The filibuster of the Freedom to Vote Act was interesting. The filibustering Rs, like a dramatic teenager after an awkward date, did not even want to talk about it. All it took was 41 of them to vote “no” to spike the discussion, 41 tiny voices.

“If you take the states that those 41 senators represent, add up all the population together, you get 24% of the American people,” said Sen. Angus King, “so the situation we’re in now is that 24% of the American people have an effective veto.”

Voting rights legislation is supported by more than 70% of us, we, the people.

“As GOP-led state legislatures like Texas continue to move quickly to draw unfair districts,” the ECU says, “it is urgent that the U.S. Senate passes the Freedom to Vote Act. This legislation is a critical anti-corruption and voting rights bill that would end partisan gerrymandering, ensuring that voters get to choose their representatives, not the other way around.”

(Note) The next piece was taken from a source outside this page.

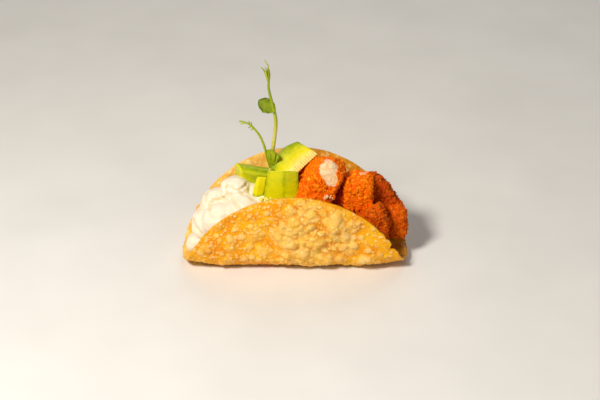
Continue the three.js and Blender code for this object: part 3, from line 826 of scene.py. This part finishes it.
def keep_off_wrapper(points, clearance):
    """Moves points that would cross the wrapper's inner face back inside it."""
    x, y, z = points.T
    curl = end_curl(x)
    level = np.where(z < END_LIFT_HEIGHT, (z - curl) / (1 - curl / END_LIFT_HEIGHT), z)
    for walk, slopes, side in ((FRONT_WALK, FRONT_SLOPES, -1), (BACK_WALK, BACK_SLOPES, 1)):
        distance = np.interp(level, walk[2][1:], walk[0][1:])
        wall = np.interp(distance, walk[0], walk[1])
        slope = np.radians(np.maximum(np.interp(distance, *zip(*slopes)), LEAST_SLOPE))
        lift = WRAPPER_THICKNESS + clearance + sway(x, side * distance - FOLD_OFFSET)
        y = side * np.minimum(y * side, wall - lift / np.sin(slope))
    z = np.maximum(z, curl + WRAPPER_THICKNESS + clearance)
    return np.stack([x, y, z], axis=1)


def bare_meat(index, points, normals):
    """1 where a piece's meat shows through the crumb and 0 elsewhere, with a ragged edge."""
    if index not in MEAT_OUTLINES:
        return np.zeros(len(points))
    depth = depth_inside(in_picture(points), MEAT_OUTLINES[index]) + layered_noise(points, *MEAT_EDGE_NOISE)
    return smooth(-0.5, 0.7, depth) * (normals @ FORWARD < -0.2)


def build_chicken_piece(index, spec, material):
    cells = min(int(2 * max(spec["half"]) / CRUST_STEP), CRUST_CELLS_MOST)
    points, triangles = chicken_form(spec, cells)
    normals = vertex_normals(points, triangles)
    areas = vertex_areas(points, triangles)
    rng = np.random.RandomState(spec["seed"])
    crumb_homes, shard_homes = (
        rng.choice(len(points), int(areas.sum() * density), p=areas / areas.sum())
        for density in (CRUMBS_PER_MM2, SHARDS_PER_MM2)
    )
    height, tone = crumb_field(points, normals, crumb_homes, rng)
    meat = bare_meat(index, points, normals)
    grit = layered_noise(points, (0.14, 1.3, spec["seed"]), (0.26, 2.8, spec["seed"] + 1))
    fibre = layered_noise(points * FIBRE_STRETCH, FIBRE_NOISE) + layered_noise(points, MEAT_NOISE)
    offset = (height - CRUST_SINK + grit) * (1 - meat) + (fibre - MEAT_SINK) * meat
    crust = points + normals * offset[:, None]
    # depth: 0 in the crevices between crumbs and 1 on tall crumbs; the material paints shade into the
    # crevices
    depth = np.clip(height / TALL_CRUMB, 0, 1)
    homes = shard_homes[meat[shard_homes] < 0.1]
    shards = crumb_shards(crust[homes], normals[homes], rng, SHARD_SIZES)
    full = np.ones(len(shards[0]))
    parts = [(crust, triangles, tone, depth, meat), (*shards, full, 0 * full)]
    points, faces, tone, depth, meat = joined(parts)
    points = keep_off_wrapper(points, CHICKEN_CLEARANCE)
    # shade: how much painted shade darkens this piece's crumb
    marks = dict(tone=tone, depth=depth, meat=meat, shade=spec["shade"])
    new_piece(
        f"chicken_crumbed_{index}", [f"chicken_{index}"], material, points, faces, marks,
        flat_from=len(triangles),
    )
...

Chances of anything good coming out of this are nil, but I wouldn’t be a card-carrying pinko-commie bastard if I didn’t believe in miracles. If you’re out there, Nikki, let me know you’re still alive and that all the pain Sr. John inflicted on me in public is what really turned you off, instead of just my acne and bad breath.

Whelp. There goes my phone again. *sigh*

To a link I’d sent earlier about TFG’s repeated failed attempts to overturn the election through the courts, Big Sis is following up on one of her earlier texts asking me not to insult her and our older brother — sorry, but maybe the terms “crazy” and “tinfoil hats” came from my thumbs — to say, “No cases were heard on the evidence. Those cases you speak of were filed by private citizens.”

I apologize, truly, for insulting my brother and sister and send a link from the conservative never-Trumper blog The Bulwark entitled “Killing the Kraken: Federal Judge Sanctions Trump’s Big Lie Lawyers,” which — along with a text from Ma begging us to stop — puts the issue to bed. For now. I’m headed to Pittsburgh next month for Bro’s birthday. I’ll be spending some time at Sis’ house. The last time politics came up when we were together, there was some shouting and lots of gesticulating. This time, there will be silence. The game is already over.